For the others who weren't there it's worth pointing out that this isn't an exercise for tb-support. ATLAS will decide what metrics they want to use to reward the performance of sites supporting them. TB-support, or rather Andrew and Alessandra, were volunteered(*) to work out a method for giving ATLAS the information to weight by HS06.
John
(*) yes, volunteer is a transitive verb now:-)
-----Original Message-----
From: Testbed Support for GridPP member institutes [mailto:[log in to unmask]] On Behalf Of Alastair Dewhurst
Sent: 04 April 2011 22:41
To: [log in to unmask]
Subject: Re: HEPSPEC06 numbers for GridPP metrics
Hi
I know I am coming quite late to the discussion and I also wasn't at
GridPP so apologies if this has already been suggested and discounted
but if you want a metric of how much work has been done surely we
should just get this direct from panda.
For any month period it shouldn't be too difficult to get the number
of production and user jobs each site has run. Given that ATLAS
request Tier 2 should run 50% user and 50% production jobs it would
then be possible to weight them accordingly (and if ATLAS changed
their request the weighting could be redone). It would then be
possible to see which sites were doing the work that got sent to the
UK. Most of the other suggestion seem to rely on some assumption
that sites will be mostly full or the tier 1 will be mostly up or
there will be a constant stream of jobs and thats not going to be the
case.
Alastair
On 4 Apr 2011, at 18:20, Ewan MacMahon wrote:
>> -----Original Message-----
>> From: Testbed Support for GridPP member institutes [mailto:TB-
>> [log in to unmask]] On Behalf Of Stephen Burke
>>
>> Alessandra Forti [mailto:[log in to unmask]] said:
>>> and we are trying to find a metric that expresses how best a site is
>>> performing.
>>
>> So what is the argument that says that one site is performing
>> better than
>> another if it gets some jobs that either site could have run?
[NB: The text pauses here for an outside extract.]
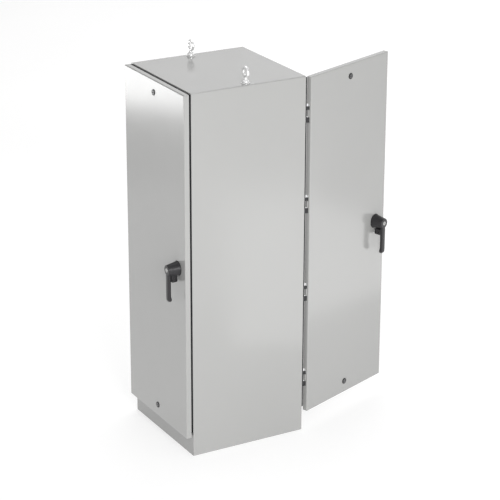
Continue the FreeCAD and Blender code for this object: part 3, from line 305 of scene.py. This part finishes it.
def finished(name, bm):
    """A smooth mesh from the bmesh, scaled from millimetres."""
    bmesh.ops.remove_doubles(bm, verts=bm.verts, dist=1e-5)
    bmesh.ops.recalc_face_normals(bm, faces=bm.faces)
    bmesh.ops.scale(bm, vec=(MM, MM, MM), verts=bm.verts)
    for face in bm.faces:
        face.smooth = True
    mesh = bpy.data.meshes.new(name)
    bm.to_mesh(mesh)
    bm.free()
    return mesh


def lathe(bm, place, profile, steps=64):
    """Turn (radius, height) points round the place's Z axis."""
    rings = []
    for radius, height in profile:
        count = steps if radius else 1
        turns = [2 * math.pi * i / count for i in range(count)]
        spots = [Vector((radius * math.cos(t), radius * math.sin(t), height)) for t in turns]
        rings.append([bm.verts.new(place @ spot) for spot in spots])
    for low, high in zip(rings, rings[1:]):
        for i in range(steps):
            j = (i + 1) % steps
            corners = [low[i % len(low)], low[j % len(low)], high[j % len(high)], high[i % len(high)]]
            bm.faces.new(list(dict.fromkeys(corners)))


def block(bm, low, high):
    """A rectangular block between two corners."""
    low, high = Vector(low), Vector(high)
    size = Matrix.Diagonal((*(high - low), 1))
    bmesh.ops.create_cube(bm, size=1, matrix=Matrix.Translation((low + high) / 2) @ size)


def plate(bm, place, outline, low, high):
    """A flat outline in the place's XY plane, extruded between two heights."""
    face = bm.faces.new([bm.verts.new(place @ Vector((x, y, low))) for x, y in outline])
    risen = bmesh.ops.extrude_face_region(bm, geom=[face])["geom"]
    up = place.to_3x3() @ Vector((0, 0, high - low))
    bmesh.ops.translate(bm, vec=up, verts=[v for v in risen if isinstance(v, bmesh.types.BMVert)])


def millimetres(corners):
    return [Vector(corner) / MM for corner in corners]


def on_door(side, joint):
    """A place on a door's outer face, in millimetres: X along the door, Y up, Z outwards."""
    out = -Vector(JOINT[f"{side}_handle_turn"]["axis"])
    up = Vector((0, 0, 1))
    turn = Matrix((up.cross(out), up, out)).transposed().to_4x4()
    return Matrix.Translation(Vector(JOINT[f"{side}_{joint}"]["pos_m"]) / MM) @ turn


# ---------------------------------------------------------------- lifting eyes
EYE_RING_R = 21.0
EYE_WIRE_R = 7.2
EYE_FIXINGS = metal("bright_plated_washer", (0.86, 0.86, 0.86), 0.32, metallic=0.5)
EYE_WIRE_FLAT = 1.06
FORGING_GRAIN = 0.8
THREAD_R = 7.9
THREAD_DEEP = 0.5
THREAD_LOW = -26
COLLAR = ((0, 2.5), (16.6, 2.5), (17.8, 3.7), (17.8, 10.8), (16.4, 13.0), (14.2, 13.9), (11.9, 17.0),
          (10.0, 22.0), (8.4, 27.0), (6.6, 31.5), (0, 32.0))
WASHER = ((8.2, 0.05), (20.2, 0.05), (20.9, 0.6), (20.9, 1.9), (20.2, 2.5), (8.2, 2.5))
NUT = ((8.0, -15.0), (12.4, -15.0), (13.8, -14.0), (13.8, -3.0), (12.4, -2.05), (8.0, -2.05))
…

If
>> the other
>> site is full, down or blacklisted that should count against it, but
>> otherwise it's just chance.
>>
> Given the increase in experimental computing requirements and the
> decrease in budgets, I think the underlying assumption is that
> under normal circumstances (i.e. not when the Tier 1 is dead, for
> example) there will be work enough to go round, and it's just a
> question of what we can get through.
>
>> (Well, in practice it probably correlates with storage but presumably
>> that's another metric.)
>>
> For ATLAS I think that's actually rather the point - if a site
> has, for example, a very fast site network link and can get fresh
> interesting data sets into its storage and ready to analyse faster
> than other sites can, then that's a genuine improvement in throughput
> and they should get the credit for it.
>
> If we can stop measuring by artificial metrics and actually measure
> real results delivered then it automatically gives credit for
> everything a site can do to help and eliminates perverse incentives
> for things like turning turbo mode off. Or delivering lots of very
> slow disk to get the 'terabyte days' metric up. Or whatever.
>
> Ewan
|